Demi Lovato didn't just have a job as a kid. She had a massive corporate machine relying on her smile before she even hit puberty. We see child stars and think they've got it made with the money and the fame, but the cost is often their entire sense of self. Watching Demi reflect on those early years in her recent documentary work and interviews isn't just a trip down memory lane. It's a sobering look at how we treat young talent as products rather than people.
Growing up in the spotlight changes your brain. It forces a level of performance that most adults can’t handle, let alone a ten-year-old on the set of Barney & Friends. When Demi talks about those years now, she isn't looking for pity. She’s pointing out a systemic failure in the industry that we still haven’t fixed. It's about the pressure to be perfect when you’re literally still losing your baby teeth.
The Disney Channel Pressure Cooker
If you were a kid in the late 2000s, Demi Lovato was everywhere. Camp Rock and Sonny with a Chance made her a household name. But behind the neon colors and the upbeat theme songs, a teenager was struggling with eating disorders and intense mental health battles. The industry doesn't wait for you to heal. It needs the next season, the next tour, and the next hit single.
The "Disney Mold" is a real thing. You have to be a singer, an actor, a role model, and a brand ambassador all at once. For Demi, this meant hiding her pain to protect the image of the "wholesome" girl next door. She’s been open about how this forced persona contributed to her later struggles with substance abuse. You can't spend your formative years acting like someone else without losing track of who you actually are. It's a recipe for a mid-20s identity crisis that plays out on a global stage.
Why We Keep Failing Child Actors
We love a comeback story, but we rarely talk about why these kids need to "come back" in the first place. The legal protections for child stars are surprisingly thin. While the Coogan Act exists to protect their earnings, it doesn't do much for their mental health. Demi has recently discussed how the lack of boundaries between her work life and her personal life led to a total burnout.

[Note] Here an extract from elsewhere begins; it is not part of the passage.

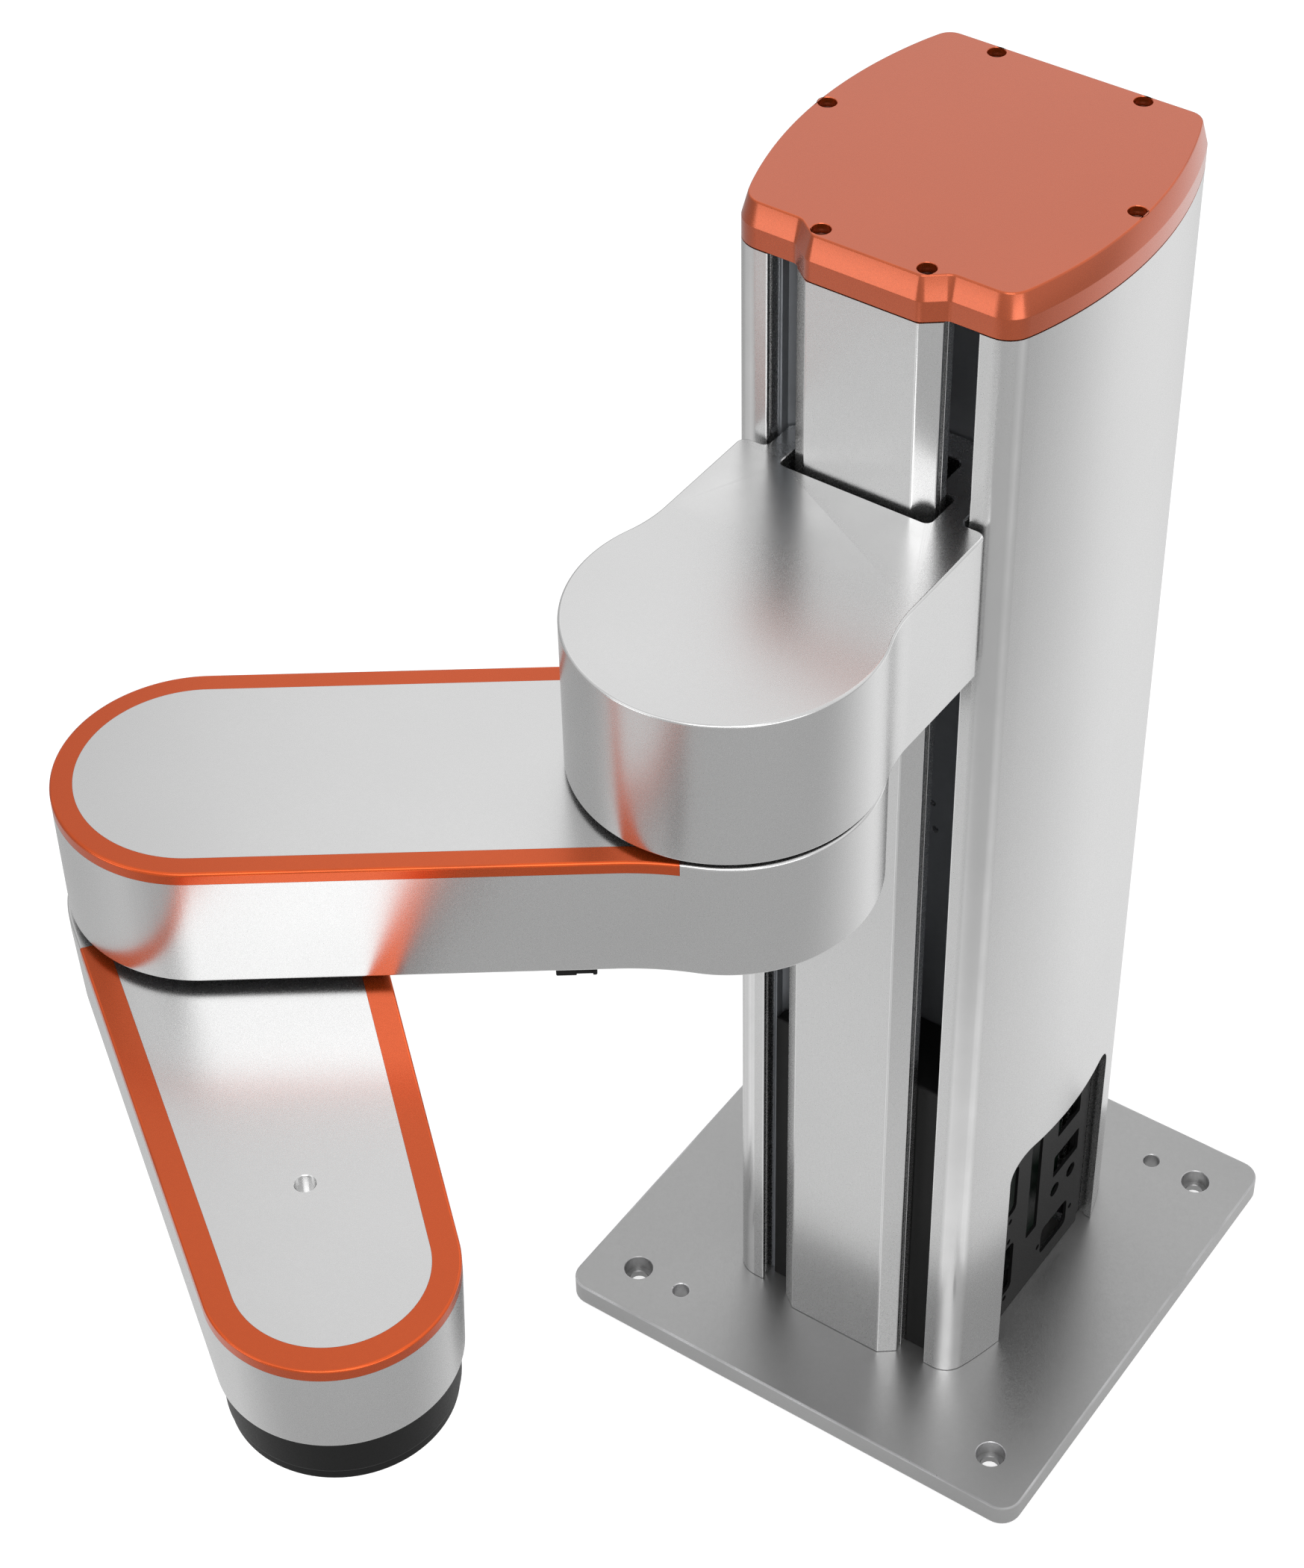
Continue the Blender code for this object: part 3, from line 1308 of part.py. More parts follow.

- Parents are often the managers, which blurs the line between unconditional love and business interest.
- Sets are workplaces, but they lack the HR structures that protect adults in traditional offices.
- Social media turned the scrutiny up to eleven, making it impossible to escape the "comments section" of life.
The tragedy isn't just what happened to Demi. It’s that it keeps happening to the next generation of influencers and actors. We see the same patterns of overwork and exploitation, just on different platforms like TikTok or YouTube. Demi’s reflections serve as a warning that we’re choosing to ignore.
The Shift From Victim to Advocate
What makes Demi’s perspective different now is her refusal to be a victim. She isn't just complaining about the past; she’s dissecting it. By directing the documentary Child Star, she’s taking ownership of the narrative. This is a power move. Instead of letting tabloids tell the story of her "downfall," she’s explaining the mechanics of how she was set up to fail.
It takes a lot of guts to look back at your most embarrassing or painful moments and say, "This happened because the system was broken." She’s moved past the stage of just surviving. Now, she’s analyzing the industry with the precision of a veteran who’s seen the dark side of the moon. This isn't just celebrity gossip. It's a critique of labor practices in Hollywood.
What Real Recovery Looks Like
Recovery isn't a straight line. Demi has been very honest about her relapses and her near-fatal overdose in 2018. That honesty is what makes her reflections so heavy. She’s not selling a "get well quick" scheme. She’s showing the messy, lifelong process of unlearning the habits you picked up as a child star.
When she talks about "California Sober" or her journey with gender identity and then returning to she/her pronouns, she’s doing it in public. People judge her for it. They call her "dramatic" or "unstable." But honestly, she’s just doing what most people do in their 20s—figuring it out. The only difference is she has millions of people watching her every move and waiting for her to trip. That kind of scrutiny would break most of us.
Breaking the Cycle for the Next Generation
Demi’s work now seems focused on protection. She wants the kids coming up today to have the resources she didn't. This means better mental health support on sets and stricter rules about how many hours a child can actually work. It sounds simple, but in a multi-billion dollar industry, these changes are hard-fought.
If you're a parent of a kid who wants to be in the spotlight, or even if you're just a fan of pop culture, there are things you should be looking for.
- Demand transparency from production companies regarding minor safety.
- Support artists who prioritize their mental health over "the show must go on" mentality.
- Stop consuming "paparazzi" content that stalks young stars during their private moments.
We have to stop treating these kids like they’re indestructible. They aren't. Demi Lovato is living proof that you can survive the machine, but you shouldn't have to be a "survivor" just because you wanted to sing or act. It's time to change the way we value young talent. We need to value the person more than the product they produce.